Finalement, les auteurs nous mettent en garde contre les potentiels effets négatifs d’une TVA sociale et surtout d’une instauration trop rapide : baisse du pouvoir d’achat des citoyens, augmentation de la contrebande (p. 208). Ils évoquent aussi le fait que les marges de manœuvre dégagées par les entreprises ne soient pas utilisées afin de rendre l’entreprise plus compétitive, mais seulement pour accroitre les profits (p. 208). Cela n’empêche pas que les principaux effets négatifs concernent l’aspect politique, voire électoral, de l’instauration d’une telle taxe. Les taxes sont impopulaires certes, mais elles sont nécessaires à la prospérité collective comme nous le montre l’exemple danois.
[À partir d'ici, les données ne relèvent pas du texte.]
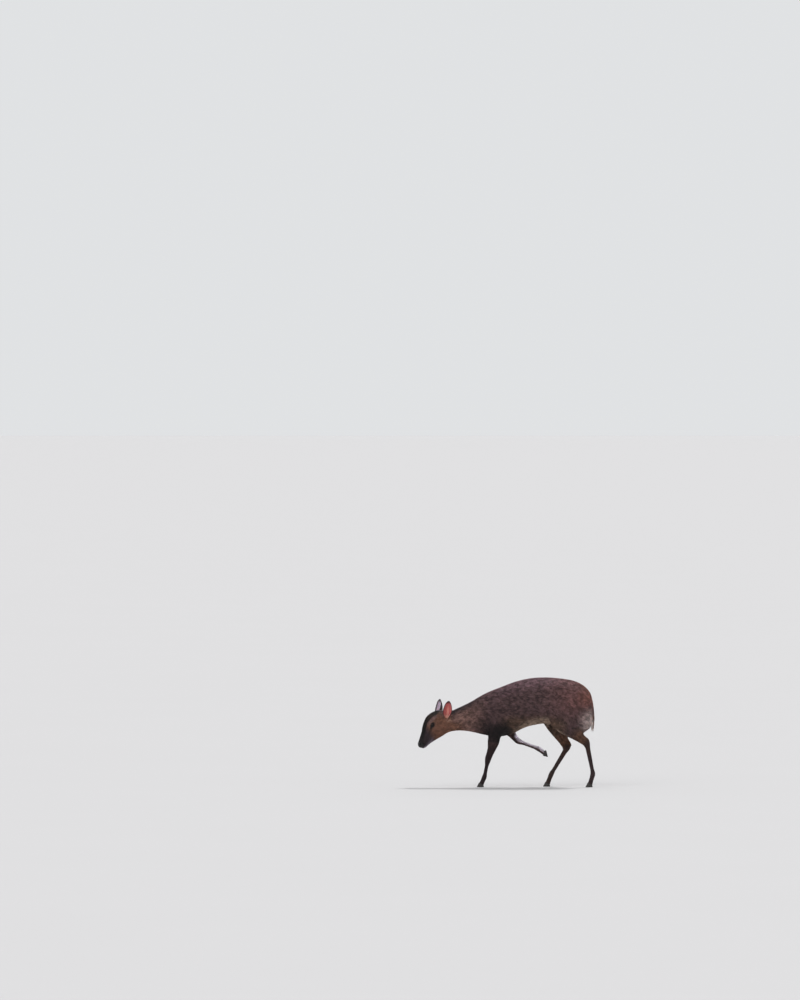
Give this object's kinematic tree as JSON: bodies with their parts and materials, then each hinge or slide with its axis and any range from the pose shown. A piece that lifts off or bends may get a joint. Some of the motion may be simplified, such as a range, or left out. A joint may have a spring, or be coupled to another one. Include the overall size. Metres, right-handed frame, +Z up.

Aurons-nous au Québec le courage politique, mais surtout civique, de définir une stratégie collective à la manière des danois ? L’instauration d’une TVA sociale semble être un modèle qui a répondus aux problèmes danois qui ressemblait beaucoup aux problèmes actuels du Québec, mais il existe d’autres manières de faire. Pourrons-nous faire preuve d’assez de pragmatisme pour tenir un vrai débat collectif fondé sur des données scientifiques (sans pour autant éluder le clivage gauche/droite) et définir ce que sera le modèle québécois au 21e siècle ? Nous ne pouvons que l’espérer.